My second test was with Transcend’s top SDXC card (they don’t make an XQD at this point), which is a UHS-II/3 rated at 285/180. On the D500, this card let me shoot 72 high-speed images before the buffer filled, but it then seemed to continue to shoot at about 2 shots per second thereafter. This seems to duplicate other tests of the 1400x Lexar XQD cards. For the D750 I still got the 15 pictures before the buffer filled, and after that about 1 image per second could be taken.
The final test was with Lexar’s XQD professional 2933x UCS-II/3 card. This card shot 200 images as Nikon rated and stopped. But after just a few seconds you could shoot another burst of 200 images, and the card seems to sustain about 4 frames per second forever. This card doesn’t work in the D750, of course, so I can’t do a comparison test.
So what does this mean? My own experience is that with some arresting wildlife encounters, you can easily outshoot the capabilities of the older Class 10 cards. I’ve even done that taking bird pictures. My first recommendation, then, is to go with nothing worse than the Transcend 95/60 UHS-I cards. If you presume 2 to 3 shots per second low-speed repeat as your standard, then you could shoot for about 20 seconds before the buffer fills, which is probably enough for most work, and you can sustain about 0.6 frames per second more or less continuously.
The Transcend top-end card, which is 285/180, would give you about 30 seconds of shooting before the buffer fills. Better yet, you seem to be able to sustain about 2 shots/second for a much longer period—several minutes, perhaps. I think this is a workable level of shooting performance for nearly all wildlife shooting, and if the D500 held two SDXC cards, I’d go with two of these. As it is, this card is in my SDXC slot. It also seems to have a slight advantage in the D750, though I’m not convinced that the difference justifies the higher price.

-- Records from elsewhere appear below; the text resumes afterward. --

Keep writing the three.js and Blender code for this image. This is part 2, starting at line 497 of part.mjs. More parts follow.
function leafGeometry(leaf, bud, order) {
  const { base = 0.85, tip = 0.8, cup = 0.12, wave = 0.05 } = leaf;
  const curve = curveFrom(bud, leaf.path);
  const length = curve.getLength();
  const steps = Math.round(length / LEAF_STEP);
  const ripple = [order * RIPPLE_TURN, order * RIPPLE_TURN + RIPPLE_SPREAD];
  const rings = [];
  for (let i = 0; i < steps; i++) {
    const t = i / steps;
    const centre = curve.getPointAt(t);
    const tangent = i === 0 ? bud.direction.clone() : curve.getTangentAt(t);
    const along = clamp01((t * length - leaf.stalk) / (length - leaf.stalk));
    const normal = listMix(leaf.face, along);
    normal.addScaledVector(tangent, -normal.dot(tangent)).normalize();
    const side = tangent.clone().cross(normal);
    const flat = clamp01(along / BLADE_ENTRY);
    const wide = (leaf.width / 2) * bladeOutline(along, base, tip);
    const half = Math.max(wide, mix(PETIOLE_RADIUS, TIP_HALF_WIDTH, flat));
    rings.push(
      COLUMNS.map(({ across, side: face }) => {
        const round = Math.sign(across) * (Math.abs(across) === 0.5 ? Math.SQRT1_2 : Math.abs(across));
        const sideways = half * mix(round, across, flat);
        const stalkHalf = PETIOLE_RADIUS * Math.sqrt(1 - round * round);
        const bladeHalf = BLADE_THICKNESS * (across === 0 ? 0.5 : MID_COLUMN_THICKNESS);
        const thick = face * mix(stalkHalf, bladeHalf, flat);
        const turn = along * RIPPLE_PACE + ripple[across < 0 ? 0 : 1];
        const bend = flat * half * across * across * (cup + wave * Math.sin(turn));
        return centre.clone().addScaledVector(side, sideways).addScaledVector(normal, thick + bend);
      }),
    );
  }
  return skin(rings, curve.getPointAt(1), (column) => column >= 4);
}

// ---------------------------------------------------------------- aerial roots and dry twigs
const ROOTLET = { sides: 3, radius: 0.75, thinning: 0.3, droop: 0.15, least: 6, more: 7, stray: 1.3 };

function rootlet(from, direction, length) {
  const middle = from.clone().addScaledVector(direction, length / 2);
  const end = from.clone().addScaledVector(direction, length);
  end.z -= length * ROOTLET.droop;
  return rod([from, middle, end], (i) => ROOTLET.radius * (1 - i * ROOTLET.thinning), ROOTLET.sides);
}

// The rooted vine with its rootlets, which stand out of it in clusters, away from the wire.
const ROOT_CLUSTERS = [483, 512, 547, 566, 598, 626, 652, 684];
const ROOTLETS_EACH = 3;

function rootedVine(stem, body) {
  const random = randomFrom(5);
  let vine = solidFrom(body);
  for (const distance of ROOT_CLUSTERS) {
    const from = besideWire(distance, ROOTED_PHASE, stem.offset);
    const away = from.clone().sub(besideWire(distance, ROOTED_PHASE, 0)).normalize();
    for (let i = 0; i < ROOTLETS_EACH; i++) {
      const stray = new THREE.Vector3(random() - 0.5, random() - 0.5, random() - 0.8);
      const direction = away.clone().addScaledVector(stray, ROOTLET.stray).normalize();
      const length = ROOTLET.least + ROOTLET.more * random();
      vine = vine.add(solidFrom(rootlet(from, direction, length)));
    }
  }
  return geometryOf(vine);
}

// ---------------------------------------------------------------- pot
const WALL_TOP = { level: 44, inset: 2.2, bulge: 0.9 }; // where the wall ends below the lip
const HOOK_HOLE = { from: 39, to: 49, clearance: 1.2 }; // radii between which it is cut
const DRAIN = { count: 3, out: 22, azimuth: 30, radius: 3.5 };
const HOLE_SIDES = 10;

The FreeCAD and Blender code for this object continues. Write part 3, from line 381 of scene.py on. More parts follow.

The D500 doesn’t come in a two-SDXC model, though, and one of the issues with having only one card in the camera is that you can’t overflow if you run out of space. I’ve done that too—running into something demanding when you’re down to space for a hundred or so images left. So I think two cards are mandatory, which gets us to XQD. The Lexar card I tested was truly impressive in the D500, shooting a 200-frame burst and, with perhaps a five-second wait, shooting another. For action shooting this is a killer combination, far better than any of the earlier Nikon models I’ve tried.
I do want to make an important final point, which is that burst shooting isn’t for everyone. In fact, it’s not always the best strategy even for those who do need it from time to time. I think that situations that demand high-speed burst can usually be anticipated so you can set it. I think that’s harder with low-speed burst, since the alternative (hammering on the shutter to take quick images) isn’t always effective. The problem with setting low-speed burst is that you often get two shots when you didn’t want to, which wastes a lot of card space. So be sure you really need burst mode before you worry about card speeds!